Four weeks ago, Bret Hart was double-crossed once again by Vince McMahon. On this second visit, Bret wasn’t playing games. He wanted Vince’s ass down in the ring. YAH, he said ASS! So old-skool of him. Vinnie obliged and danced his way to the ring. Thank god they didn’t let Vince dress himself again this week.
Bret discussed his stroke and spoke about how difficult it was for him to find the courage to rise above his situation. Inspiring words. And, for making him feel so pathetic a month ago, Bret vowed to kick Vince’s ass right there in the ring. Vince responded by mocking The Hitman’s appearance.
Following this, Vince retracted his offer to induct Stu Hart into the Hall of Fame, claiming that he didn’t deserve it.

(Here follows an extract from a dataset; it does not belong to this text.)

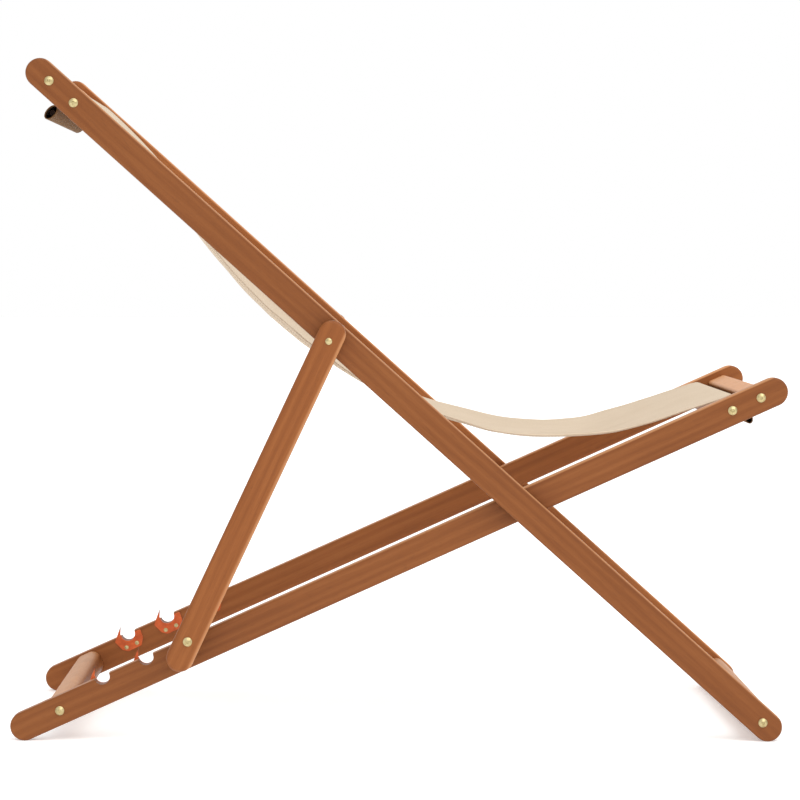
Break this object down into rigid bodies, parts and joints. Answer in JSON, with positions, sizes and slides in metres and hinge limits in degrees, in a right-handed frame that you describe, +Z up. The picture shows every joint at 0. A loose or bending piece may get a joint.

Here’s the odd thing about the Hart family. You can get up in their face and insult them all you like. But they only really come to life when you insult one of their relatives. Observe:
Vince is unusually fit and strong for a man in his 60’s and Bret Hart, as he so eloquently discussed, is a stroke survivor. So Batista felt the need to run out and save Vince from the wrath of Hart. Dave felt it appropriate to hold Bret down while Vince spat on him.
Oh I see where this is going. Dave will represent Vince at Wrestlemania. But who might represent Bret Hart? ….. Ummmmm……. I dunno …… any ideas, Nashville?